Drew Dornbusch, who heads the 1031 exchange platform for LaSalle Investment Management, said the new fund's investment criteria will hew closely to IPT's targets: stabilized, Class-A commercial assets that promise a steady return for investors. 

“These are investors who have managed their real estate ... but when it comes to selling, they're looking for a tax deferment,” he said. “This is capital that otherwise wouldn't come into IPT.”

DSTs are often attractive to 1031 investors who, upon selling properties, are unable to funnel all the proceeds from a sale into another property for the tax shield benefits. A DST allows those investors to take the remaining amounts and invest in like-kind real estate for those tax benefits, experts say.

Funds like these are especially attractive to baby boomer investors, those who like a steady, predictable cash flow without having to pay capital gains tax or be bothered with the day-to-day management of the real estate, said Greenberg Glusker Fields Claman & Machtinger partner Warren “Skip” Kessler, a veteran real estate attorney who specializes in representing 1031 exchanges.

“I sit in these meetings and the investors, they only want to know if they're going to get their check every quarter, and if it's going to get better and better,” Kessler said. “[Investors] don't care if it’s the GM Building in New York or some rundown building in a small town.”

The like-kind exchange market has grown over the past few years, albeit in fits and starts. In 2002, like-kind exchange operators had more than $356M invested in real estate, according to a 2018 report issued by Mountain Dell Consulting and obtained by Bisnow. By 2018, the 1031 exchange market had swelled to nearly $2.5B. The market peaked in 2006 at $3.6B, but dipped to $169M in 2010 after the nadir of the Great Recession.

Current data is difficult to come by, experts say, but Mountain Dell predicts that the market invested a total of $3B by the end of 2019.

The DST market also has diversified on the types of properties it has invested in in recent years, including into student and senior housing, Federation of Exchange Accommodators Chairman Scott Saunders said. Saunders also is a senior vice president with 1031 exchange platform Asset Preservation Inc.

Overall real estate performance since the recession has been a big draw for investors into the market as well, Saunders said, especially as investors sell properties at returns that have outpaced the public markets.
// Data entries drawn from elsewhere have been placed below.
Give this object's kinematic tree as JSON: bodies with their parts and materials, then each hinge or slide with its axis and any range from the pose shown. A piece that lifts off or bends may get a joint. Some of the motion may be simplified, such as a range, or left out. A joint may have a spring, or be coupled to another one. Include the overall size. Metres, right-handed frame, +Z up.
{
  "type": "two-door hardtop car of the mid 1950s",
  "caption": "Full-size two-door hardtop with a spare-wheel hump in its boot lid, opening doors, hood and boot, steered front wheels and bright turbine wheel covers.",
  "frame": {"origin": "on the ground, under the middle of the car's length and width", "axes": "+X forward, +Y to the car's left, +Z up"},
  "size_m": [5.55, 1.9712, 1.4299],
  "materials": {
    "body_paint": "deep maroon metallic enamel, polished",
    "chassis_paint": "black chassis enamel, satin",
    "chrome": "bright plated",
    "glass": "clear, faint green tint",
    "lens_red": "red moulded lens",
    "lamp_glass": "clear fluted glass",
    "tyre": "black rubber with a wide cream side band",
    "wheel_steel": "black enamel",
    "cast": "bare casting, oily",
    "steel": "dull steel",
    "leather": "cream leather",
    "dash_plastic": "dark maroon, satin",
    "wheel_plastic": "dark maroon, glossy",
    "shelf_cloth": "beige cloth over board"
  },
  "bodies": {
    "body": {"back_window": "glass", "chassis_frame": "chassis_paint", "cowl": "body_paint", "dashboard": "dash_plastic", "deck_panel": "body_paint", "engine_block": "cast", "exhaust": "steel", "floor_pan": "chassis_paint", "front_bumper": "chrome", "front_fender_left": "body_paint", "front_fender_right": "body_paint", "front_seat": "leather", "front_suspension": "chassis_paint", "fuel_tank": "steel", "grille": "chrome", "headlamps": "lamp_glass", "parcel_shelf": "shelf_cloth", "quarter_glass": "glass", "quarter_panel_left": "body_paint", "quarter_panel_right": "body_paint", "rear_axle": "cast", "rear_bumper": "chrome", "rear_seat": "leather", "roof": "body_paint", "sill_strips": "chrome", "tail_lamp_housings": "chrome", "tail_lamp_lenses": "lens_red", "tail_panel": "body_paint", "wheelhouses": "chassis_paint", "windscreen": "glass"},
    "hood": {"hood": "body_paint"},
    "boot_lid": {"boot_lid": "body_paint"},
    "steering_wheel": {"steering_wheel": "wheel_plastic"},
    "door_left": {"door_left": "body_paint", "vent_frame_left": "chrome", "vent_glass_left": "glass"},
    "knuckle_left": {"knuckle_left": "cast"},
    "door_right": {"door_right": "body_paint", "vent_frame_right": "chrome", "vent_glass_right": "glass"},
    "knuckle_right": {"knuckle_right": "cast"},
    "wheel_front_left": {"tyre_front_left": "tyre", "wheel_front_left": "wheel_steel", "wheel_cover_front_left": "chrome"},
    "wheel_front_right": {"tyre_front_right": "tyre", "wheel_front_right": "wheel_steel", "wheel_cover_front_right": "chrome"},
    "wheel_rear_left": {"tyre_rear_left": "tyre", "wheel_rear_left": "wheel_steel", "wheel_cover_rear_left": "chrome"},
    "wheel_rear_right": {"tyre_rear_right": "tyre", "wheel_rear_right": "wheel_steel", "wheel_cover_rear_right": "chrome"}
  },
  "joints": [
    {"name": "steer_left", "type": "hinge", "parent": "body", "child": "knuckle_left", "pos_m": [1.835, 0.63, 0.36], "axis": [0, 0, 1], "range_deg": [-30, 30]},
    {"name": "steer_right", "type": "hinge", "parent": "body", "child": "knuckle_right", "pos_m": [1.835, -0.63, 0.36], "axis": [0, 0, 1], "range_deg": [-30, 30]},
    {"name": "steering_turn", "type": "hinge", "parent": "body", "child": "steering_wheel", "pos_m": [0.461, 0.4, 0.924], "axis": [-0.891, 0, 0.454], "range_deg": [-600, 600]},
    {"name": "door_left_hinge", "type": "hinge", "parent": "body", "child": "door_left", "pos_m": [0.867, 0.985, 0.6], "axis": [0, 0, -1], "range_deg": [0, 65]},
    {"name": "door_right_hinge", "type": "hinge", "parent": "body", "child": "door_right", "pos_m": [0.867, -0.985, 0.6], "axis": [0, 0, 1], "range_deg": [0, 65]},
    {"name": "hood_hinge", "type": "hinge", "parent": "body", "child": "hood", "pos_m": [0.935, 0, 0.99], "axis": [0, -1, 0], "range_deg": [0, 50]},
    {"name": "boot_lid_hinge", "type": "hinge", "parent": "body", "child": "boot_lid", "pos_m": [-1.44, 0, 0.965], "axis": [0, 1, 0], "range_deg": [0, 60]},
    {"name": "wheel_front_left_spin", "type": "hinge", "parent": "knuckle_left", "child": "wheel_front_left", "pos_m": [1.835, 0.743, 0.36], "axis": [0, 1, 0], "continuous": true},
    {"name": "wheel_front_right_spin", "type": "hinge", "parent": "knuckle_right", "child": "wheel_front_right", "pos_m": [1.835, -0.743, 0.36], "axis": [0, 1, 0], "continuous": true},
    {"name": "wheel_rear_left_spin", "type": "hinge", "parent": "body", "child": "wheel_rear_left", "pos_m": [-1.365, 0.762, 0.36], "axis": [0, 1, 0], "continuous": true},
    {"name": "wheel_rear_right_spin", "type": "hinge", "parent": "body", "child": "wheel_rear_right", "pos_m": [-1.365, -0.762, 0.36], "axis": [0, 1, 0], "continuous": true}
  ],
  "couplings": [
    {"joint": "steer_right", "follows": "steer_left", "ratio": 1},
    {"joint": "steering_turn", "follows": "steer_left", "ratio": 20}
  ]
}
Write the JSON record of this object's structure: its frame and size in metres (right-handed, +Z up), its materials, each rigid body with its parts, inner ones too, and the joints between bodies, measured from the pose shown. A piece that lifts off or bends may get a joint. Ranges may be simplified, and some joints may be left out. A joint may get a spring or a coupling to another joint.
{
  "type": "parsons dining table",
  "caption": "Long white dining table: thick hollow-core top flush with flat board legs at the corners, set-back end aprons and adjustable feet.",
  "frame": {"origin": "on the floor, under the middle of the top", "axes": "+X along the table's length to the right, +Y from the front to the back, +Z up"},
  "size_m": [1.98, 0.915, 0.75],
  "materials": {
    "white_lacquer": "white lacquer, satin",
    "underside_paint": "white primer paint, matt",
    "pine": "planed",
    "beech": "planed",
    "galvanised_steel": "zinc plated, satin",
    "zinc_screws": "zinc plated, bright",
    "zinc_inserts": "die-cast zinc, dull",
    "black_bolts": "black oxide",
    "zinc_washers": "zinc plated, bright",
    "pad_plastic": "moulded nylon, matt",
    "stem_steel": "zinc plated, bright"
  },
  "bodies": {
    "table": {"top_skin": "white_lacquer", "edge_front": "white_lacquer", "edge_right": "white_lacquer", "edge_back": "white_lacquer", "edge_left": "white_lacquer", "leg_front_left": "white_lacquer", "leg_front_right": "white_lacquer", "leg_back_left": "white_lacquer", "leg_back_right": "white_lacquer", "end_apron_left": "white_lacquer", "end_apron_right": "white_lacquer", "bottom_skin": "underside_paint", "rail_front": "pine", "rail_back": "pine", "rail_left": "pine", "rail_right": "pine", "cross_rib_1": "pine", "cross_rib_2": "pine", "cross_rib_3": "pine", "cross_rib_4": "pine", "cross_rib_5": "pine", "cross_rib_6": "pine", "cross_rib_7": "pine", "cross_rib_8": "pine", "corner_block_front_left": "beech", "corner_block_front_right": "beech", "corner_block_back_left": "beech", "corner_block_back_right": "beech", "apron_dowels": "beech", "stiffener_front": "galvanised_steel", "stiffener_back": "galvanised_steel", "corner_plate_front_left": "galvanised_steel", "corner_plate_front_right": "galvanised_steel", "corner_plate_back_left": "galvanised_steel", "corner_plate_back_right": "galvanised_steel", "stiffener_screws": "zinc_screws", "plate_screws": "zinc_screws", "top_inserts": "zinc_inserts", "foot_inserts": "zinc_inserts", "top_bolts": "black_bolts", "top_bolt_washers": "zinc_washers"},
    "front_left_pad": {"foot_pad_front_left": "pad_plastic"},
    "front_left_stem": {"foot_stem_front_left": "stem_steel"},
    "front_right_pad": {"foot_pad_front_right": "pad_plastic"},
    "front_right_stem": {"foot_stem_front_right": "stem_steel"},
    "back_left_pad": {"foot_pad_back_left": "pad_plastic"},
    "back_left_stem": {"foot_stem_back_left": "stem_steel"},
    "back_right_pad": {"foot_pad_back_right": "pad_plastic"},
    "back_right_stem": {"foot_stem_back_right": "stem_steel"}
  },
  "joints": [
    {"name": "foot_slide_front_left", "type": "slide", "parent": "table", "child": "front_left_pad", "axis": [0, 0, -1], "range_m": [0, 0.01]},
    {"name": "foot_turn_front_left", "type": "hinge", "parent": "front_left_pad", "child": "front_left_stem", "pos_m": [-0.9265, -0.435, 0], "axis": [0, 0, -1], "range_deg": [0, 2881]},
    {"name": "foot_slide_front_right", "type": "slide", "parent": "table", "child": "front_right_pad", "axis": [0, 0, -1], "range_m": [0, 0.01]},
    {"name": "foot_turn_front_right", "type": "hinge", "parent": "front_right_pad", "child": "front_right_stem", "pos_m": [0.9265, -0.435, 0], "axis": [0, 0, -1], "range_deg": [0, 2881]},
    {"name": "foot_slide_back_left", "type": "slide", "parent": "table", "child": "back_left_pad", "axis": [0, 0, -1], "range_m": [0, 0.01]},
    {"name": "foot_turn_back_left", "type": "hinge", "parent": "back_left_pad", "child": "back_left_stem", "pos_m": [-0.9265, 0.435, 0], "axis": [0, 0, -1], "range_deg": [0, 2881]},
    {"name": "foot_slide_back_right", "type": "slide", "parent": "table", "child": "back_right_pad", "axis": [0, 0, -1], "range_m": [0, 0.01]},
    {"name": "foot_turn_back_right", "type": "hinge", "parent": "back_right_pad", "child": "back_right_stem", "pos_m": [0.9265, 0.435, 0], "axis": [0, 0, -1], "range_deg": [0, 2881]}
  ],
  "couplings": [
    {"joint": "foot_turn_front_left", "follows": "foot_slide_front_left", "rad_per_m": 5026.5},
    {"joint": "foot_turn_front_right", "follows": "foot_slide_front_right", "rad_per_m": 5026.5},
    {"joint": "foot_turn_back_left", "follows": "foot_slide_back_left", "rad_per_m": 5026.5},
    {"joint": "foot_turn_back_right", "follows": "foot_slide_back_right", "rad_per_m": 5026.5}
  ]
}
“We've had very strong appreciation in the commercial markets for 10 years,” he said. “If they don't do an exchange, they're going to pay a whole lot in taxes.”

Even with the impact the pandemic has had on the commercial real estate investment market as a whole, Swaringen said the pipeline of investor interest in 1031 exchanges remains buoyant.

“We are still very bullish on this program, even in a post-COVID-19 market,” he said. “The smaller transaction activity, which is generating the need for these like-kind exchanges, is still very much active.”

CORRECTION, JUNE 25, 2020 AT 4:35 P.M. E.T.: JLL Income Property Trust owns more than $3B in commercial real estate and targets high-net-worth investors. A previous version understated the amount owned and the type of investor. The story has been updated.